The Energy Safety office was created in July 2021, the same month that a damaged PG&E power line triggered the Dixie Fire, the second largest wildfire in state history. The fire burned almost 1 million acres and leveled the town of Greenville. Cal Fire investigators determined earlier this year that the cause of the Dixie Fire was a tree making contact with PG&E power lines near Cresta Dam.

The safety certificate was met with criticism by at least one environmental advocacy group. “It is hard to conceive of a more offensive response to PG&E’s repeated misdeeds than granting a ‘safety certificate’ after the carnage this company has inflicted on countless families, their property and swaths of California’s landscape over just the past few years,” said Ken Cook, president of the Environmental Working Group.

Taking steps

In late January, the utility relaunched its wildfire safety operations center as the Hazard Awareness & Warning Center (HAWC). It said that through 2021 it had:

  • Improved the Public Safety Power Shutoff (PSPS) program for customers and communities, using advanced weather forecasting technology and nearly 300 new sectionalizing devices, to impact 16,078 customers on average per outage in 2021, down from 108,843 customers impacted on average in 2020 and 287,770 customers impacted on average in 2019
  • Launched an initiative to underground 10,000 miles of distribution powerlines in and near high fire-threat areas and hardened more than 200 distribution circuit miles to increase system resiliency
  • Met and exceeded state vegetation safety standards across more than 1,900 miles in areas with the highest wildfire risk to manage trees that posed a risk to electric distribution powerlines and equipment
  • Adjusted circuit settings to increase the speed at which safety devices turn off power in response to faults, known as Enhanced Powerline Safety Settings (EPSS), resulting in the California Public Utilities Commission Reportable ignition rate being reduced by nearly 80% as compared to the three-year average for EPSS-enabled circuits. 

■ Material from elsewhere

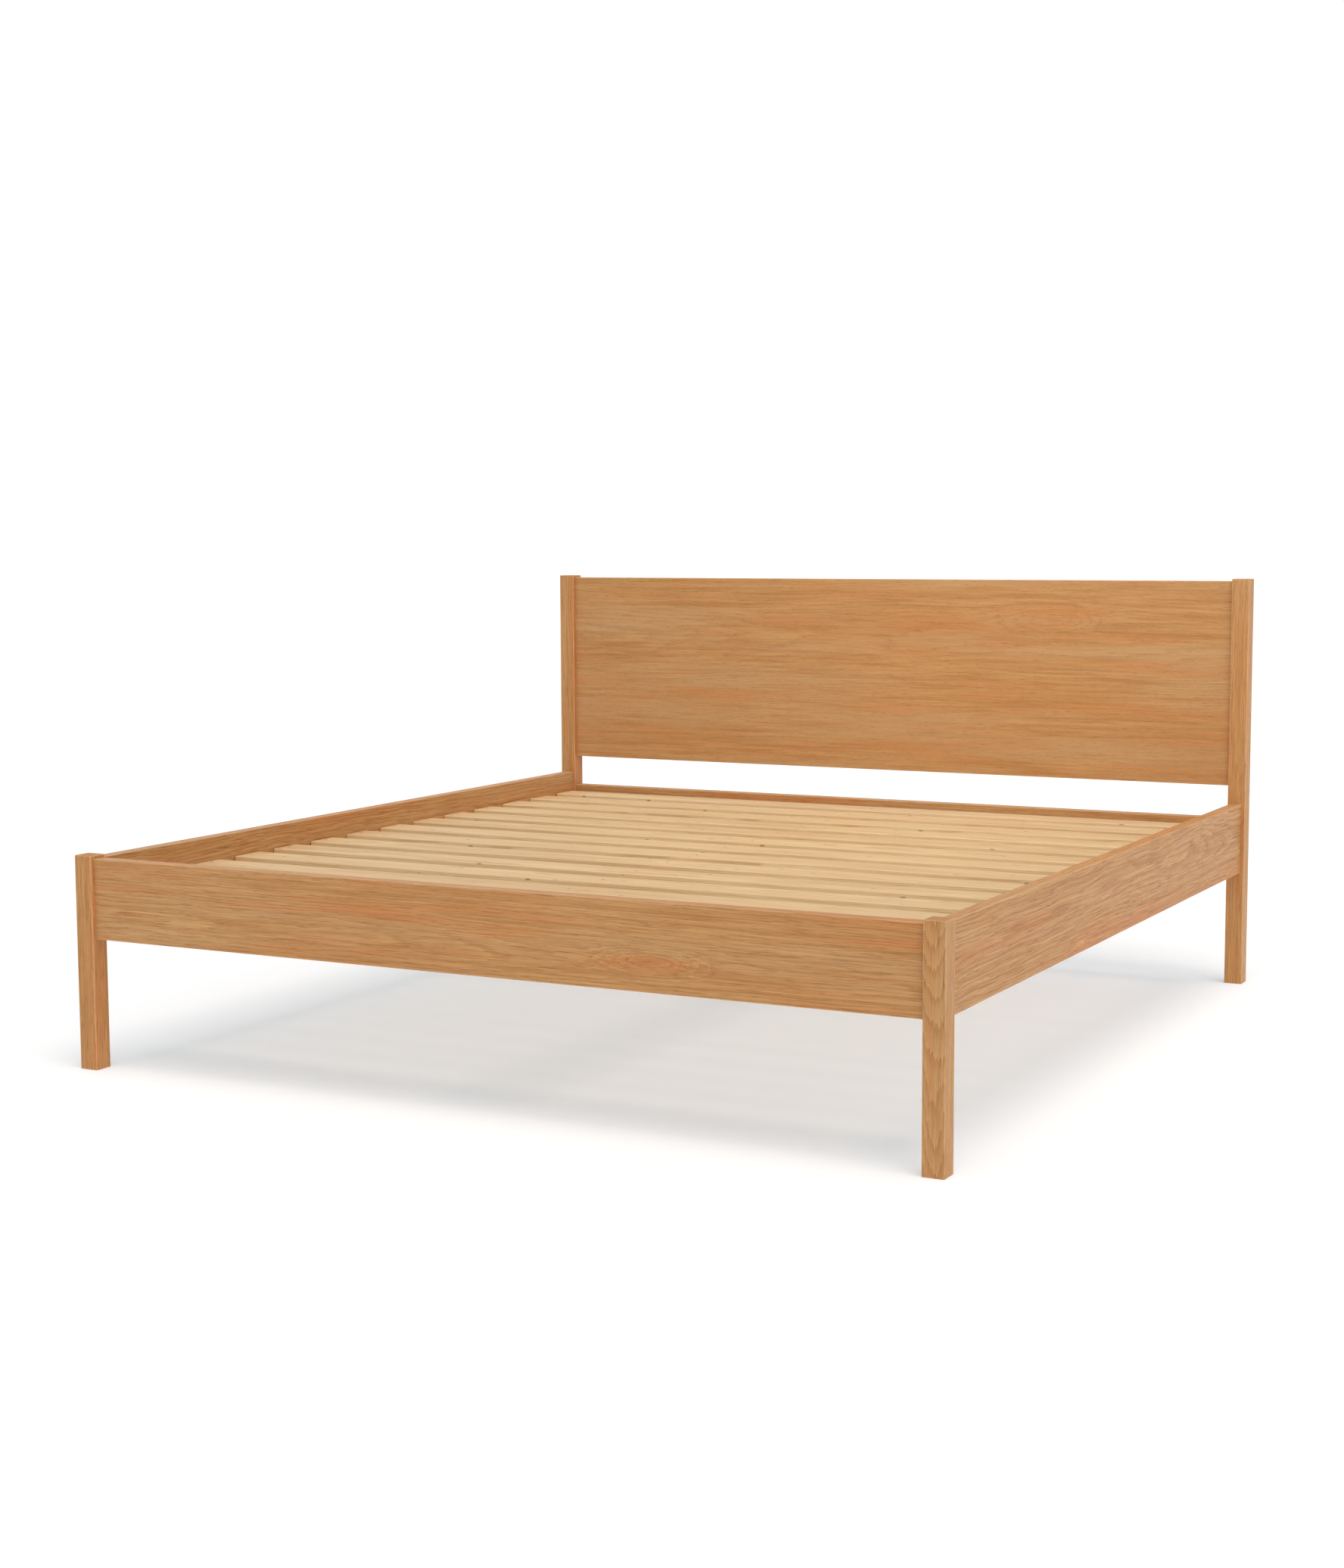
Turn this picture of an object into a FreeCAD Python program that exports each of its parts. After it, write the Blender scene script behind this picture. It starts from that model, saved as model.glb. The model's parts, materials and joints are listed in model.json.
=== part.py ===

In a related move, the utility offered to remove for customers, at no charge, large-diameter wood from trees that were cut down for safety during the company’s 2021 wildfire response.

Leadership

The Office of Energy Infrastructure Safety is under the leadership of Caroline Thomas Jacobs, who was appointed to the role last June by Governor Gavin Newsom. She previously was director of the Wildfire Safety Division within the California Public Utilities Commission. There, she was responsible for standing up the new Division and implementing oversight of electrical corporations’ wildfire safety under various state statutes.

Earlier, she was Chief of Headquarters Response Operations for the California Governor’s Office of Emergency Services where she was responsible for leading the California State Warning Center and State Operations Center during the wildfires and other disasters experienced since 2017, including establishing the initial response framework for Public Safety Power Shutoffs.

A continuing menace?

In January, PG&E emerged from five years of criminal probation, despite worries that nation’s largest utility remains too dangerous to trust after years of devastation from wildfires ignited by its outdated equipment and neglectful management.

The probation was supposed to rehabilitate PG&E after its 2016 conviction for six felony crimes from a 2010 explosion triggered by its natural gas lines that blew up a San Bruno neighborhood and killed eight people.

Since 2017 the utility has been blamed for more than 30 wildfires that wiped out more than 23,000 homes and businesses and killed more than 100 people.

“In these five years, PG&E has gone on a crime spree and will emerge from probation as a continuing menace to California,” U.S. District Judge William Alsup wrote in a report reviewing his oversight of the utility.

While on probation, PG&E pleaded guilty to 84 felony counts of involuntary manslaughter for a 2018 wildfire that wiped out the town of Paradise, about 170 miles (275 kilometers) northeast of San Francisco. PG&E faces more criminal charges in two separate cases, for a Sonoma County wildfire in 2019 and a Shasta County fire in 2020. PG&E has denied any criminal wrongdoing in those fires.

During its probation, PG&E also sought bankruptcy protection for the second time in less than 20 years. Before emerging from Chapter 11 reorganization in 202, PG&E reached settlements of more than $25.5 billion, including $13.5 billion earmarked for wildfire victims that may fall short of doling out the amount initially promised.